__Requirement__
Reproduce precisely the lines between the start of the data below and the line with "turn this far", both included.

## Start

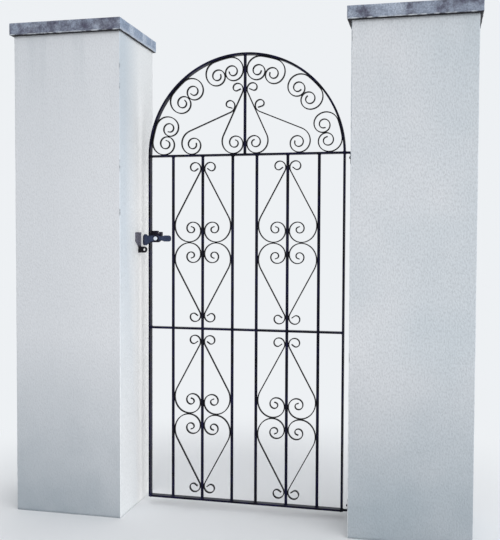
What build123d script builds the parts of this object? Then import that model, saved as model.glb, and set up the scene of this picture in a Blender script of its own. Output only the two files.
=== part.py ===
from build123d import *
import math
import os

os.makedirs("parts", exist_ok=True)

# Garden gate leaf hung between two rendered piers. Millimetres, +Z up, X across the opening.
# The origin is at ground level, in the middle of the opening and of the piers' depth.
# The leaf opens towards +Y about two pins on the +X side.

# clearances
seat_gap = 0.05           # paint-thin gap where a scroll is tacked to a neighbour
running_gap = 0.08        # radial play of a pin in its eye
bolt_gap = 0.05           # radial play of the lever on its bolt
slide_gap = 0.1           # side play between the lever, its bracket and the bolt's head
pass_gap = 5.0            # height at which the lever's nose passes over the keeper's foot
hole_play = 0.05          # radial play of an infill bar in the punched mid rail

# leaf frame, flat bar on edge
bar_face = 8.0            # width seen from the front
bar_deep = 25.0           # depth along Y
side_gap = 40.5           # between each stile and the pier beside it
rail_pitch = 709.25       # bottom rail to mid rail to spring rail
ground_gap = 25.0         # under the bottom rail
gate_y = 33.5             # the leaf's plane behind the piers' middle

# infill bars
infill_r = 6.0
first_bar = 50.0          # from the middle of the leaf to the nearest bar
side_bay = 100.0          # from the outermost bar to the stile's axis

# scroll strip
strip_thick = 4.0
strip_deep = 10.0
fan = 30.0                # a wound end is made of arcs that each turn this far

# long scrolls in the panels
panel_tip_flat = 8.0      # straight tip of the wide end
panel_tip_r = 9.55        # first arc of the wide end, to the strip's middle
panel_growth = 1.109      # each next arc is wider by this factor
panel_curl_flat = 13.0
panel_curl_r = 12.6
panel_curl_growth = 1.086 # the same factor for the curl
panel_curl_turn = 335.0   # degrees that the curl is wound through
panel_curl_drop = 22.5    # free height between the curl and the rail

# long scrolls beside the centre post of the crown
inner_tip_flat = 2.0
inner_tip_r = 12.1
inner_growth = 1.077      # factor from one arc to the next
inner_wide = 86.7         # width of the wide end, to the strip's middle
inner_curl_flat = 17.0
inner_curl_r = 10.6
inner_curl_growth = 1.11  # factor from one arc to the next
inner_curl_turn = 318.0   # degrees
inner_curl_drop = 110.0   # free height between the curl and the top of the bow

# long scrolls outside them
outer_tip_flat = 7.5
outer_tip_r = 14.2
outer_growth = 1.073      # factor from one arc to the next
outer_wide = 80.0
outer_free = 131.0        # free width between the wide end and the stile
outer_curl_flat = 17.5
outer_curl_r = 10.5
outer_curl_growth = 1.112 # factor from one arc to the next
outer_curl_turn = 322.0   # degrees
outer_curl_drop = 178.0   # free height between the curl and the top of the bow

# C scrolls under the bow
c_tip_flat = 7.5
c_tip_r = 14.2
c_growth = 1.07           # factor from one arc to the next
c_turn = 500.0            # degrees
c_shoulder_r = 50.0       # between the wound end and the back that follows the bow
c_shoulder_turn = 120.0   # degrees

# piers
opening = 894.0
pier_wide = 450.0
pier_deep = 375.0
latch_pier_high = 1913.0
hinge_pier_high = 1902.0  # laid a little lower than the other
coping_thick = 47.0
coping_over = 12.0        # beyond the pier at its outer end
coping_ledge = 18.0       # beyond the pier at its front and back
latch_coping_in = 8.5     # beyond each pier into the opening
hinge_coping_in = 15.0
coping_nose = 4.0

# hinges
pin_r = 5.0
pin_off = 17.5            # from the hinge pier to the pins' axis
pin_bend = 10.0
pin_length = 45.0
plate_thick = 5.0
plate_wide = 30.0
plate_high = 84.0
ear_thick = 6.0
ear_r = 9.5
ear_off = 8.0             # from the end of the pin's bend to the ear
collar_r = 8.0
collar_thick = 5.0
collar_gap = 0.15

# latch pivot, from the left stile's axis and above the mid rail's axis
pivot_in = 34.0
pivot_up = 370.0
pivot_r = 4.0
head_r = 8.5
head_thick = 4.5

# lever, sizes from the pivot
lever_thick = 6.0
lever_up = 12.0           # top edge
lever_down = 12.3         # belly
nose_reach = 56.5         # outer side of the nose
nose_wide = 14.0          # width of the nose's lower end
nose_root = 20.0          # where the belly turns down to the nose
nose_round = 4.0
bump_out = 45.5           # thumb bump on the top edge
bump_r = 8.0
bump_up = 10.0
shoulder_in = 7.5         # where the top edge falls to the neck
neck_in = 23.5
neck_half = 7.5
paddle_start = 36.0
paddle_end = 64.5
paddle_half = 12.5
paddle_round = 10.0
neck_round = 9.0

# latch bracket on the left stile, heights from the pivot
bracket_front = 24.0      # forward of the leaf's plane
bracket_deep = 20.0
bracket_low = 16.0
bracket_up = 20.6
bracket_end = 21.5        # beyond the pivot
bracket_slope = 16.0      # width of the slanted lower corner
slope_rise = 11.0
tall_lug_wide = 28.0
tall_lug_up = 32.0
tall_lug_off = 6.0        # from the stile to the taller lug
short_lug_wide = 9.5
short_lug_up = 27.2
bracket_round = 1.5

# keeper on the left reveal
keeper_thick = 4.0
keeper_back = 21.0        # back of the turned-out flange, forward of the leaf's plane
keeper_deep = 38.0        # depth of the flange on the wall
keeper_drop = 59.0        # from the pivot down to the keeper's lower end
keeper_foot_high = 24.0   # wall flange beside the foot
keeper_slope_high = 24.0  # from there to where the wall flange has its full depth
keeper_upper_high = 36.5  # from there to the top
keeper_round = 4.0
foot_r = 12.75
foot_reach = 38.75        # from the wall to the foot's round end
keeper_turned = 12.0      # from the wall to the edge of the turned-out flange
padlock_r = 5.0

# search for the angles at which scrolls seat
quarter_turn = 90
half_turn = 180
max_wound = 1080          # degrees
scan_steps = 24
halvings = 32

half_bar = bar_face / 2
half_strip = strip_thick / 2
touch = half_strip + seat_gap
bottom_z = ground_gap + half_bar
mid_z = bottom_z + rail_pitch
spring_z = mid_z + rail_pitch
reveal = opening / 2
stile_out = reveal - side_gap
stile_axis = stile_out - half_bar
stile_in = stile_axis - half_bar
pin_axis = reveal - pin_off
bar_pitch = (stile_axis - side_bay - first_bar) / 2
bay_axis = first_bar + bar_pitch
infill_axes = (first_bar, bay_axis, bay_axis + bar_pitch)
pivot_x = pivot_in - stile_axis
pivot_z = mid_z + pivot_up
lever_back = -bracket_front - slide_gap
lever_front = lever_back - lever_thick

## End

__Task output__
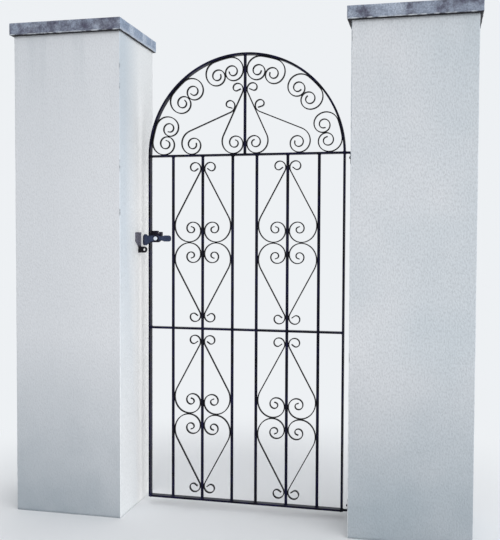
What build123d script builds the parts of this object? Then import that model, saved as model.glb, and set up the scene of this picture in a Blender script of its own. Output only the two files.
=== part.py ===
from build123d import *
import math
import os

os.makedirs("parts", exist_ok=True)

# Garden gate leaf hung between two rendered piers. Millimetres, +Z up, X across the opening.
# The origin is at ground level, in the middle of the opening and of the piers' depth.
# The leaf opens towards +Y about two pins on the +X side.

# clearances
seat_gap = 0.05           # paint-thin gap where a scroll is tacked to a neighbour
running_gap = 0.08        # radial play of a pin in its eye
bolt_gap = 0.05           # radial play of the lever on its bolt
slide_gap = 0.1           # side play between the lever, its bracket and the bolt's head
pass_gap = 5.0            # height at which the lever's nose passes over the keeper's foot
hole_play = 0.05          # radial play of an infill bar in the punched mid rail

# leaf frame, flat bar on edge
bar_face = 8.0            # width seen from the front
bar_deep = 25.0           # depth along Y
side_gap = 40.5           # between each stile and the pier beside it
rail_pitch = 709.25       # bottom rail to mid rail to spring rail
ground_gap = 25.0         # under the bottom rail
gate_y = 33.5             # the leaf's plane behind the piers' middle

# infill bars
infill_r = 6.0
first_bar = 50.0          # from the middle of the leaf to the nearest bar
side_bay = 100.0          # from the outermost bar to the stile's axis

# scroll strip
strip_thick = 4.0
strip_deep = 10.0
fan = 30.0                # a wound end is made of arcs that each turn this far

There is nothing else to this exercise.